Lee also added that she has had “experience of working as part of a team when sitting on committees such as LUSU Council, University Court, LUSU Exec and Equality Welfare and Diversity (EWD) Council” and believes that this gives her the “capability to act as an intermediary, communicating with different teams within LUSU”.
For Lee, “campaigns should be solid enough to stand for themselves, backed by a team of campaigners that have been empowered by their students’ union” and are successful through “negotiation and collaboration.” She emphasised that “campaigns are often won in the boardrooms as well as through protests, and I have the ability to work in many different ways to get the best results for Lancaster students”.

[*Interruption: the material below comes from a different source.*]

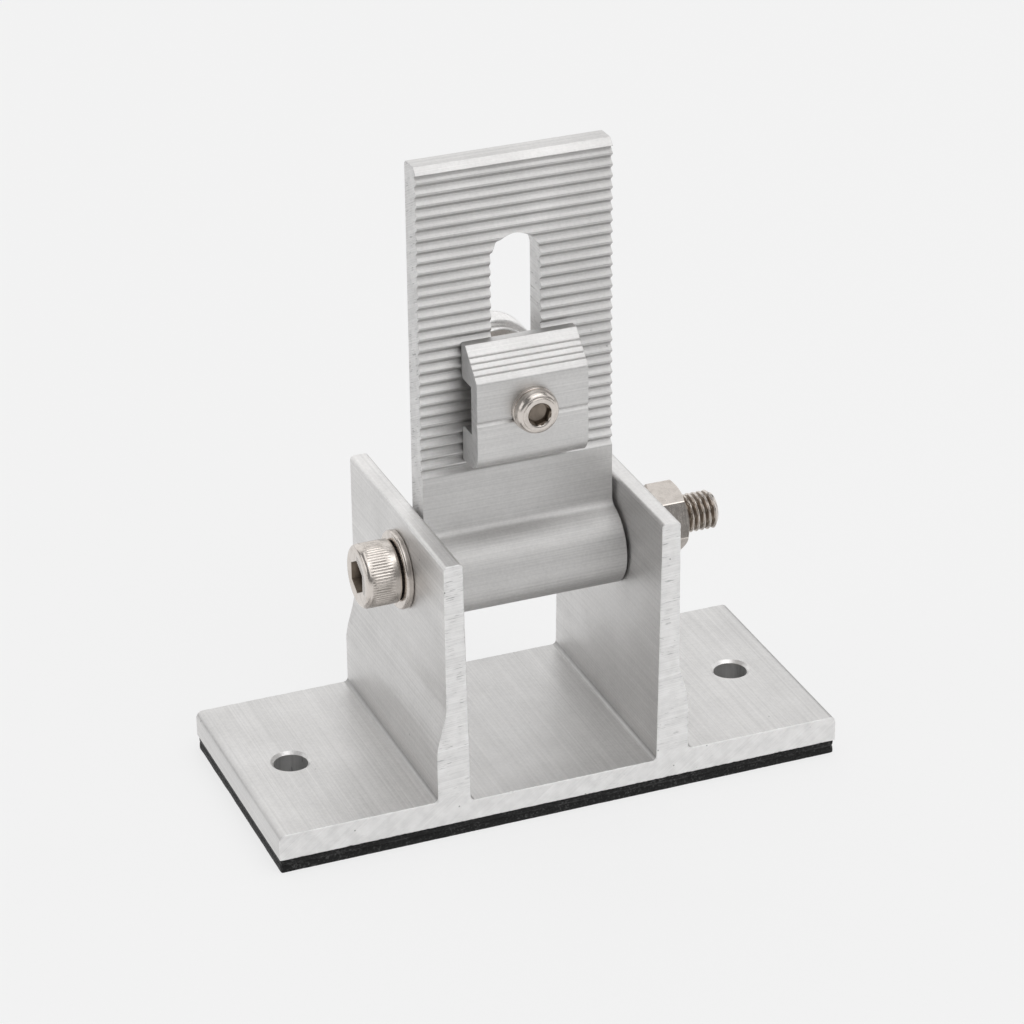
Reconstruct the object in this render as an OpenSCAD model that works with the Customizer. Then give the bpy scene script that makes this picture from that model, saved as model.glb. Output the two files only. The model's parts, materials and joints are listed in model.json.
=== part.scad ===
// Adjustable tilt leg for a solar panel: a ribbed upright with a sliding clamp block,
// hinged on one bolt between the two ears of an extruded base that stands on a rubber pad.
// X runs along the base, Y through its depth towards the back, Z up.
// The origin is the middle of the rubber pad's underside.

/* [Base plate] */
// Length of the base plate
base_len = 120; // [96:1:170]
// Depth of the base, from saw cut to saw cut
base_depth = 53; // [40:1:80]
// Thickness of the base plate
base_t = 5.6; // [4:0.1:8]
// How far the floor between the ears lies below the outer plate
floor_drop = 1.2; // [0:0.1:2]
// Rounding of the two top edges at the plate's ends
base_edge_r = 1.4; // [0.4:0.1:2]
// Diameter of the two fixing holes
fix_d = 7; // [5:0.1:8.5]
// Distance from a fixing hole's centre to the end of the plate
fix_edge = 11.5; // [9:0.5:14]
// Width of the bevel round a fixing hole
fix_bevel = 0.6; // [0.2:0.1:1.2]

/* [Rubber pad] */
// Thickness of the pad
pad_t = 3; // [1:0.1:5]
// How far the pad's edge stays inside the plate's edge
pad_inset = 0.2; // [0:0.1:2]
// How much wider the pad's holes are than the plate's
pad_hole_extra = 0.4; // [0:0.1:1]

/* [Ears] */
// Height of the pivot over the base plate
pivot_h = 39.8; // [32:0.1:60]
// How far the pivot lies in front of the base's middle
pivot_shift = 2.2; // [0:0.1:5]
// Height of the ears over the pivot
ear_rise = 11.9; // [10:0.1:18]
// Thickness of an ear at the pivot
ear_t = 4.1; // [3:0.1:6]
// Extra thickness of an ear at its foot
ear_foot_extra = 2.1; // [0.5:0.1:4]
// Height of the thick foot over the base plate
ear_foot_h = 10; // [4:0.5:12]
// Height over which the foot runs out into the thin ear
ear_blend_h = 11; // [6:0.5:14]
// Lean of an ear's inner face, in degrees
ear_lean = 1; // [0:0.1:1.2]
// Rounding of an ear's top edges
ear_edge_r = 0.8; // [0.2:0.1:1.2]
// Hollow rounding where an ear meets the plate
ear_root_r = 1; // [0.3:0.1:2]

/* [Upright] */
// Width of the upright
leg_w = 40.4; // [30:0.2:60]
// Gap between the upright and each ear, at the pivot
leg_side_gap = 0.5; // [0.4:0.05:1]
// Height of the upright over the pivot
leg_h = 84; // [72:0.2:120]
// Thickness of the blade
blade_t = 6; // [5:0.1:8]
// Distance from the pivot to the blade's front face
blade_front = 1; // [0:0.1:2]
// Radius of the hinge barrel
barrel_r = 8.7; // [8:0.1:11]
// How far the barrel's centre lies below the pivot
barrel_drop = 2.5; // [0:0.1:2.5]
// Hollow rounding between barrel and blade, front
barrel_front_r = 2; // [1:0.1:4]
// Hollow rounding between barrel and blade, back
barrel_back_r = 3; // [1:0.1:4]
// Bevel of the blade's top front edge
leg_bevel = 1.3; // [0.4:0.1:2]
// Rounding of the blade's top back edge
leg_back_r = 1; // [0.3:0.1:2]

/* [Serrations] */
// Distance from ridge to ridge
ridge_pitch = 2.3; // [1.5:0.05:4]
// Depth of the valleys
ridge_depth = 1; // [0.4:0.05:1.4]
// Width of a ridge's blunt tip
ridge_tip = 0.3; // [0.1:0.05:0.6]
// Share of a ridge's slopes that faces up
ridge_up_share = 0.56; // [0.4:0.02:0.7]
// Height of the lowest valley over the pivot
ridge_low = 20.2; // [16:0.2:30]
// Plain strip between the top bevel and the highest valley
ridge_top_gap = 0.1; // [0.1:0.1:6]

/* [Slot] */
// Width of the slot
slot_w = 10.4; // [6.5:0.1:12]
// Height of the slot's lower end over the pivot
slot_low = 24; // [20:0.2:30]
// Distance from the slot's upper end to the top of the upright
slot_top_gap = 16.2; // [8:0.2:24]

/* [Clamp block] */
// Width of the block
block_w = 23.3; // [14:0.1:36]
// Height of the block
block_h = 25.1; // [23:0.1:30]
// Thickness of the block, back to front
block_t = 8; // [7.5:0.1:12]
// Thickness of the web behind the front face
block_web = 3.1; // [2.5:0.1:5]
// Height of the upper lobe at the back
lobe_top_h = 7.6; // [5:0.1:8.5]
// Height of the lower lobe at the back
lobe_low_h = 6.8; // [4:0.1:7.5]
// Length of the block's flat top
block_top_flat = 2; // [1:0.1:4]
// Drop of the sloping face from the flat top to the front face
block_slope_h = 5.9; // [3:0.1:6.5]
// Radius of the block's lower front edge
block_low_r = 4.2; // [1:0.1:4.5]
// Depth of the fine grooves on the sloping face
fine_groove = 0.3; // [0.15:0.05:0.45]
// Number of fine grooves
fine_count = 4; // [2:1:5]
// Depth of the guide groove across the front face
guide_groove = 0.45; // [0.2:0.05:0.8]
// How far the guide groove runs below the screw's centre
guide_drop = 1.7; // [0:0.1:2.5]
// Height of the screw over the block's underside
screw_up = 12.4; // [11.5:0.1:14]
// Height of the screw over the pivot
clamp_h = 34.5; // [34:0.1:44]
// Gap between the clamp's parts and the upright's faces
slide_gap = 0.15; // [0.1:0.05:0.4]

/* [Pivot bolt, washers and nut] */
// Thread diameter of the bolt
bolt_d = 8; // [6:1:8]
// Length of the bolt under its head
bolt_len = 69; // [64:1:100]
// Diameter of the bolt's head
bolt_head_d = 13; // [11:0.1:14]
// Height of the bolt's head
bolt_head_h = 7.6; // [6:0.1:9]
// Width of the bolt's hexagon socket, flat to flat
bolt_socket = 6; // [4:0.5:6]
// Radial play of the bolt in its bores
bolt_play = 0.2; // [0.1:0.05:0.3]
// Diameter of the flat washers
washer_d = 16; // [14:0.1:17]
// Thickness of the flat washers
washer_t = 1.6; // [1:0.1:2]
// Diameter of the spring washer
spring_d = 14.4; // [12:0.1:15]
// Thickness of the spring washer
spring_t = 2; // [1:0.1:2.2]
// Width of the nut, flat to flat
nut_flats = 13; // [12:0.1:14]
// Height of the nut
nut_h = 6.5; // [5:0.1:8]
// Radial play of a screw in its nut
thread_play = 0.05; // [0.03:0.01:0.1]

/* [Clamp screw, washers and knurled nut] */
// Thread diameter of the clamp screw
screw_d = 5; // [4:0.5:5]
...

When asked by SCAN about her opinion of the ways in which the Union could communicate better to the student population, Lee believed that the Union should make their website “a lot clearer…[and] more functional.” Lee was also adamant that “public policy should be made public and you should not have to fight to find it.”
When questioned on her attitude towards “a joint media”, Lee strongly believed “in total autonomy for each part of the student media, however if they want to work together the CCO (Media and Communications) should be there to help.” Lee also recognised that it is sometimes difficult for the members of the student media to quickly get a response from their FTO representative and suggested the introduction of a “simple online form” that could be used to contact an FTO and where response times would monitored.
Two of the main issues that Lee wishes to pursue if she were to reach office would be “further training” for JCR communications officers as well campaigns for greater coverage of nationwide elections.
Lee went on to tell SCAN that she felt that past elections for “council delegates and NUS representatives were really low key.” To rectify this Lee believed that putting information out there, and putting it out there early was essential, as “if we vote in numbers […] they have to listen to us, they don’t have a choice and our campaigns will be even stronger and the changes we want will happen.”